Prompt: Seek out every line containing the word "three", and copy each.

[Excerpt from a dataset]
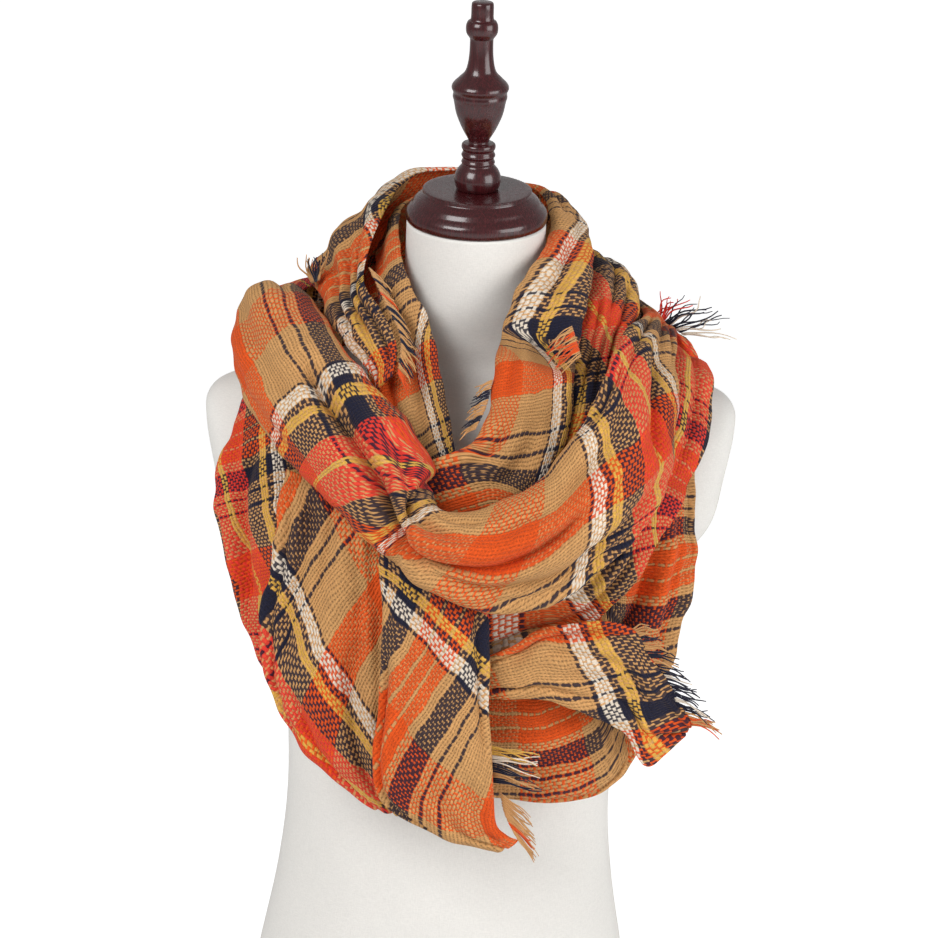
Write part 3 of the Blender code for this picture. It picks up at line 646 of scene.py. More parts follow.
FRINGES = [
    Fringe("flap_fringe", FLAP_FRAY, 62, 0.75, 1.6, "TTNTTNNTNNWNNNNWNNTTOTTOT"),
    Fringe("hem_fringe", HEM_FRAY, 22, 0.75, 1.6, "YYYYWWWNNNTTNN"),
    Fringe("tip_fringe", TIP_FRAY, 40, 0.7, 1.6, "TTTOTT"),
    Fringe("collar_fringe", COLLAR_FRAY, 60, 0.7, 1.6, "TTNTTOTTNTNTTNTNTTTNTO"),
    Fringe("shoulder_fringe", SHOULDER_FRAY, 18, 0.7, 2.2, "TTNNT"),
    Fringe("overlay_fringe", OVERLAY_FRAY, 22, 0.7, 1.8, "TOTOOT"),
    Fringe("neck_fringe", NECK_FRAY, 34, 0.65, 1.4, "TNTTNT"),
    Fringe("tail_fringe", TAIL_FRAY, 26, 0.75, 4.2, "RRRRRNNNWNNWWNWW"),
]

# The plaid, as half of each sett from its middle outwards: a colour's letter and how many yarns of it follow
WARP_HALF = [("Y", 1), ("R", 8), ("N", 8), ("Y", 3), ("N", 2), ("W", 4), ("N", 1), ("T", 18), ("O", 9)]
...
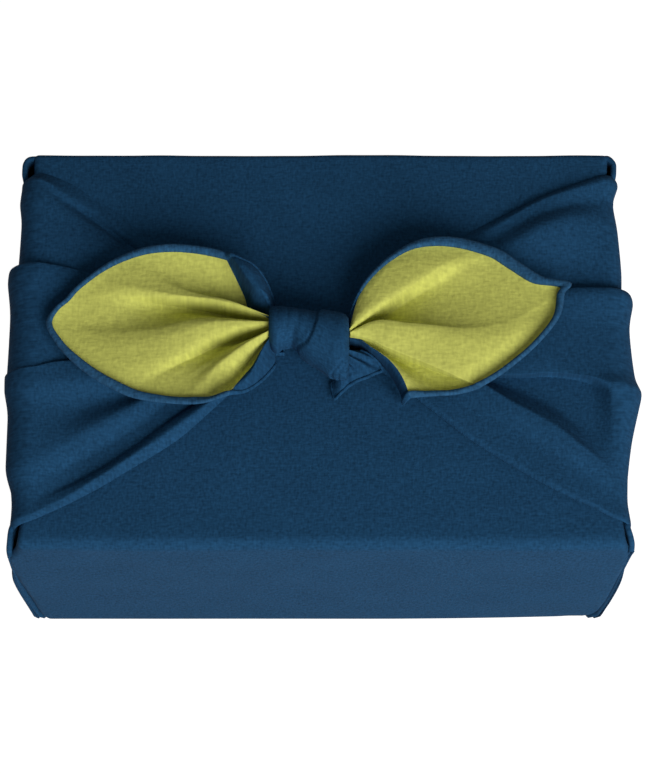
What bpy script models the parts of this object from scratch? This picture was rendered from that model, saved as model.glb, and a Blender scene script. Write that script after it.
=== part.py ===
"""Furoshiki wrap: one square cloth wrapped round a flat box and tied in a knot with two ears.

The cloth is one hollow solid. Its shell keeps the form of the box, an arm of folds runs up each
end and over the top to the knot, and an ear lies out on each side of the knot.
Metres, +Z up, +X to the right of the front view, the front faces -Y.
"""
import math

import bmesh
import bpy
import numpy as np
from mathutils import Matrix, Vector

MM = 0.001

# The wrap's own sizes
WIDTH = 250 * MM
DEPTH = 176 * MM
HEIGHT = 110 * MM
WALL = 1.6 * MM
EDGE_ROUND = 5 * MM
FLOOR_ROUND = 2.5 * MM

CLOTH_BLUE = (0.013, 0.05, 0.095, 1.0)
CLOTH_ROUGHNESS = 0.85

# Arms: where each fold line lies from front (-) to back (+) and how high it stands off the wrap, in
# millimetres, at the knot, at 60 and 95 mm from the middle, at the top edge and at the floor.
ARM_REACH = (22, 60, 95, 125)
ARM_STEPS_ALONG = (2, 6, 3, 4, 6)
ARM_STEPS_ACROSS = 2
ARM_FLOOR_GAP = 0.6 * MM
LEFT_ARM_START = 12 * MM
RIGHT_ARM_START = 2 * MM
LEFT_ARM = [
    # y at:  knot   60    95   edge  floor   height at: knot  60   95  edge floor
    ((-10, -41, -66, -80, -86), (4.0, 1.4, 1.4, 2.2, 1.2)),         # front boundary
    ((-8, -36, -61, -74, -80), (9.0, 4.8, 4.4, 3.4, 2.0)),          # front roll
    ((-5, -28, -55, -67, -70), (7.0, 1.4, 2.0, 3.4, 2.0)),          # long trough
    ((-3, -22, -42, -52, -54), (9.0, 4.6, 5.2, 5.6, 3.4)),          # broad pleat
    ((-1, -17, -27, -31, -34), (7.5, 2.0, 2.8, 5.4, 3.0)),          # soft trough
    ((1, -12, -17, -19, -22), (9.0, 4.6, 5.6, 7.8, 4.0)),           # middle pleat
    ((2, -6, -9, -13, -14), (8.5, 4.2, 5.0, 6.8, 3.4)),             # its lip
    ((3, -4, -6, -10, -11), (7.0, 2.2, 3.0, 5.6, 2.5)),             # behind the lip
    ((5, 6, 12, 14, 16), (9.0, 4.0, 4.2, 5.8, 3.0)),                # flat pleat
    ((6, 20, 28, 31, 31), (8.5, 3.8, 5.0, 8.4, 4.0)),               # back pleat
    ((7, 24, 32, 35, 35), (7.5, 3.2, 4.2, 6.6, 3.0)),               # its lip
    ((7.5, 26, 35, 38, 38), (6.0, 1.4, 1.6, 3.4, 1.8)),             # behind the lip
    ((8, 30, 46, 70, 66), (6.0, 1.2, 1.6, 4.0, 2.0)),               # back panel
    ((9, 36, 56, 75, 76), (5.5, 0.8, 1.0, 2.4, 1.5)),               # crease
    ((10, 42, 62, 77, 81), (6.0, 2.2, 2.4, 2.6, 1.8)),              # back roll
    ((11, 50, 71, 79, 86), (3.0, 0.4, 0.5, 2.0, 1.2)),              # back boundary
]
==
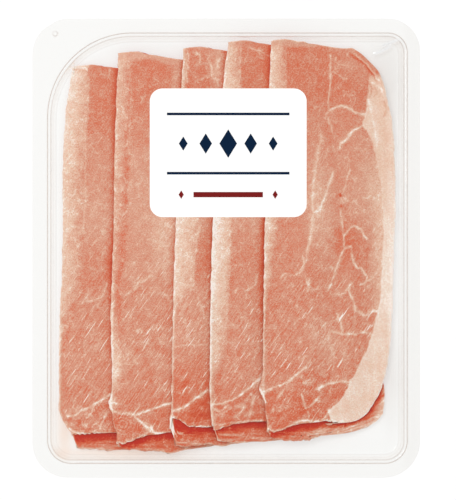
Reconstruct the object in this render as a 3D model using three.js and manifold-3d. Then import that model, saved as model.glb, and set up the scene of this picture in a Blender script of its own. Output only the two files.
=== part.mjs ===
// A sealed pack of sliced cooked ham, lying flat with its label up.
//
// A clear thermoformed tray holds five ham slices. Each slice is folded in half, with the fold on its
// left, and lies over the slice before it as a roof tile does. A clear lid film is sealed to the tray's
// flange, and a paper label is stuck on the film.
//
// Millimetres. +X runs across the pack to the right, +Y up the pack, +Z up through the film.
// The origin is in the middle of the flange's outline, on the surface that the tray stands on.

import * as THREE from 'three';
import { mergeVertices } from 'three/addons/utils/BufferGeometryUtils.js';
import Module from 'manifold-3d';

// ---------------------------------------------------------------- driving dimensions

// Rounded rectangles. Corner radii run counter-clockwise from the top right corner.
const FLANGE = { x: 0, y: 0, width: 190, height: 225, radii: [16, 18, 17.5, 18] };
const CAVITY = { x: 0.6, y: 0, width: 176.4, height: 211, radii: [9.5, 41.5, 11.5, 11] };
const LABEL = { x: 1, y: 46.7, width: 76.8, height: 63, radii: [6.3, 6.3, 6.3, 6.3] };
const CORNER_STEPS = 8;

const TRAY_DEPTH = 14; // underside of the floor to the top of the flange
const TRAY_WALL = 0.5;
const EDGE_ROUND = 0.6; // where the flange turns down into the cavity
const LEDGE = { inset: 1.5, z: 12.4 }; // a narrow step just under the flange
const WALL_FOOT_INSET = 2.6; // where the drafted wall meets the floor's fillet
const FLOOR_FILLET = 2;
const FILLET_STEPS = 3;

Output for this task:
Reconstruct the object in this render as a 3D model using three.js and manifold-3d. Then import that model, saved as model.glb, and set up the scene of this picture in a Blender script of its own. Output only the two files.
import * as THREE from 'three';
import { mergeVertices } from 'three/addons/utils/BufferGeometryUtils.js';